Old Seattle Paperworks is a shop in the Down Under part of Pike Place Market, in Seattle's Central Waterfront district. The shop is next to the Giant Shoe Museum, which National Geographic Traveler has said is owned and operated by Old Seattle Paperworks. Business Insider has described the shop as an "old-fashioned paper retailer" with "vintage advertising, poster art, maps, magazines, and newspapers". The business stocks magazine advertisements, postcards, and other ephemera.

== History ==
John Hanawalt established in business in 1976. The shop relocated from the intersection of Eighth and Pike Streets to Pike Place Market in 1978. Hanawalt was an owner as of 2013, and his wife Amy helped run the store.

== Reception ==
Lonely Planet has said, "If you like decorating your home with old magazine covers from Life, Time and Rolling Stone, or have a penchant for art-deco tourist posters from the 1930s, or are looking for that rare Hendrix concert flyer from 1969, this is your nirvana." The Not for Tourists Guide to Seattle has said "one could spend hours sifting through" the store's products. In National Geographic Traveler: Coastal Alaska (2016), Bob Devine called Old Seattle Paperworks a "Seattle institution".

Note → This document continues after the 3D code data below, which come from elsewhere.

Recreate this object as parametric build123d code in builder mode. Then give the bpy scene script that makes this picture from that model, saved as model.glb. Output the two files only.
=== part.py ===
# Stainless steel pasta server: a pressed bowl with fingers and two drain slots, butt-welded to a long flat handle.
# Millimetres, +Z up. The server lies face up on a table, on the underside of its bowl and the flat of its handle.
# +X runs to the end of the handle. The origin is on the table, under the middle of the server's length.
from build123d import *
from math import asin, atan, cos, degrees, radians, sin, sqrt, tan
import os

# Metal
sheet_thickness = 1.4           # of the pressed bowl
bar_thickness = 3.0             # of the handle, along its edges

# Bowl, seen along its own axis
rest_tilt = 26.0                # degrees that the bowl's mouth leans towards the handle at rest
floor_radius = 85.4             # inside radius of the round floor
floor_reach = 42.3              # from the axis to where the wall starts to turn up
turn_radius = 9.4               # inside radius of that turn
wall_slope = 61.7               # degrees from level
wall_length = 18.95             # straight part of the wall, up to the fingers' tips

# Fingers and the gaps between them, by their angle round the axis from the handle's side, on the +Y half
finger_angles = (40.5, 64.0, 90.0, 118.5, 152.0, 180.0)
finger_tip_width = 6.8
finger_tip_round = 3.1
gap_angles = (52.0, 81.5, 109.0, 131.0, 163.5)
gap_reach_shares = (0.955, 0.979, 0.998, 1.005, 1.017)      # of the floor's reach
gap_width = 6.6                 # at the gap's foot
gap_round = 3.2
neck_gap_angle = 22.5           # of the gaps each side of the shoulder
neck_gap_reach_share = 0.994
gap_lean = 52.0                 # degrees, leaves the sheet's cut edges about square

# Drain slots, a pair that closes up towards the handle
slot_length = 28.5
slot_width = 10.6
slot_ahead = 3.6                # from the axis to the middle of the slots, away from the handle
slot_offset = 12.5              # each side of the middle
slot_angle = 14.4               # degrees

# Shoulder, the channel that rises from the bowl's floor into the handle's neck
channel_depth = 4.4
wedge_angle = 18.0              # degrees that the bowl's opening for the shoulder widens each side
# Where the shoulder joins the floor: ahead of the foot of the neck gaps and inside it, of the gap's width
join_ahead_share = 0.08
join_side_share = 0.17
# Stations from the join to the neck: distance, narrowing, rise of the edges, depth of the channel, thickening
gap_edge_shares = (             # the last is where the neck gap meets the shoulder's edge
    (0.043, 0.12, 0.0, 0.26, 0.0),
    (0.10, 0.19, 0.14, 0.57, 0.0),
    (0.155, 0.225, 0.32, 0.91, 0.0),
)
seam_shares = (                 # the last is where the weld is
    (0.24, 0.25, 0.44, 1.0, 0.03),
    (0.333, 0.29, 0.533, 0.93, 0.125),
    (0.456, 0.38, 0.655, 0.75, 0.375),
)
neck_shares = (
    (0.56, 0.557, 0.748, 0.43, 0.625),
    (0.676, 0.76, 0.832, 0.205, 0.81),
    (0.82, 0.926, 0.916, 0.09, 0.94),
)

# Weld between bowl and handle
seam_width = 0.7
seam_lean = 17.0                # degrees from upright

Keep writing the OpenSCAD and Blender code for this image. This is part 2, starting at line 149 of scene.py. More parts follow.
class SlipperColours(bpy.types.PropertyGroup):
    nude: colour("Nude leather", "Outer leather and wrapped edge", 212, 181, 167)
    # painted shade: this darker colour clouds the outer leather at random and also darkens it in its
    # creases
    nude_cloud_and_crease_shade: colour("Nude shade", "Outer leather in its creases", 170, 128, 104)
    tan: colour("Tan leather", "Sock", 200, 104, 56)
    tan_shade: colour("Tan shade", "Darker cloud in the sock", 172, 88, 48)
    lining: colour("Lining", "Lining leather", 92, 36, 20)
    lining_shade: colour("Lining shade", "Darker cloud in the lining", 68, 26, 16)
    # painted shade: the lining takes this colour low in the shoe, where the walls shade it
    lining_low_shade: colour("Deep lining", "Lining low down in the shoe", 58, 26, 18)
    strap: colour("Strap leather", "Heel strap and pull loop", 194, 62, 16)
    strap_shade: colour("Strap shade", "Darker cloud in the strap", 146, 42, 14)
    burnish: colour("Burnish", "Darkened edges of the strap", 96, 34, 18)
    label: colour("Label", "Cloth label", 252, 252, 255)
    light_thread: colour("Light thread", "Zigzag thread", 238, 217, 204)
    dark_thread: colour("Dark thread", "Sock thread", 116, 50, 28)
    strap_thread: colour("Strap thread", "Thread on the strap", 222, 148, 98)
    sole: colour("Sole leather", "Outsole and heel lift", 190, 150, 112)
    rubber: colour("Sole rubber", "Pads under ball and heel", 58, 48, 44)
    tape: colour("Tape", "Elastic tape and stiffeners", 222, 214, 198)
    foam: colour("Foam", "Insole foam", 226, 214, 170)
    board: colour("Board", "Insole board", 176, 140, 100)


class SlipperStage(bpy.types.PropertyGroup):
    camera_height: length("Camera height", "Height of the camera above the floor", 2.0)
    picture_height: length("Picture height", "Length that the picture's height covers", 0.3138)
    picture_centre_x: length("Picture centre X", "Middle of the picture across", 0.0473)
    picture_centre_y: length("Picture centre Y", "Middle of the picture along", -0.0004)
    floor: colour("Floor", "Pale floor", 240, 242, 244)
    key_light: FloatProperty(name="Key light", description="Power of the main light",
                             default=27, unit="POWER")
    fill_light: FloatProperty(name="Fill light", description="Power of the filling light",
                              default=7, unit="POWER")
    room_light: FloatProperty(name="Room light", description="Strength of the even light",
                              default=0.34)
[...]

Thrillist says, "Old Seattle Paperworks gives you a glimpse into what old Seattle was like, with kitschy art of times long gone. From postcards to vintage prints and old magazines, there is no shortage wall space to feast your eyes on in here -- think of it as a no cover mini museum." In the website's 2014 "Local's Guide to Seattle's Pike Place Market", Chona Kasinger wrote, "Boasting kitschy art from times gone by, OSP sells everything from vintage postcards to old magazines, but the highlight is a massive collection of posters that would've impressed the girls you brought back to your dorm wayyy more than that wall of PBR labels."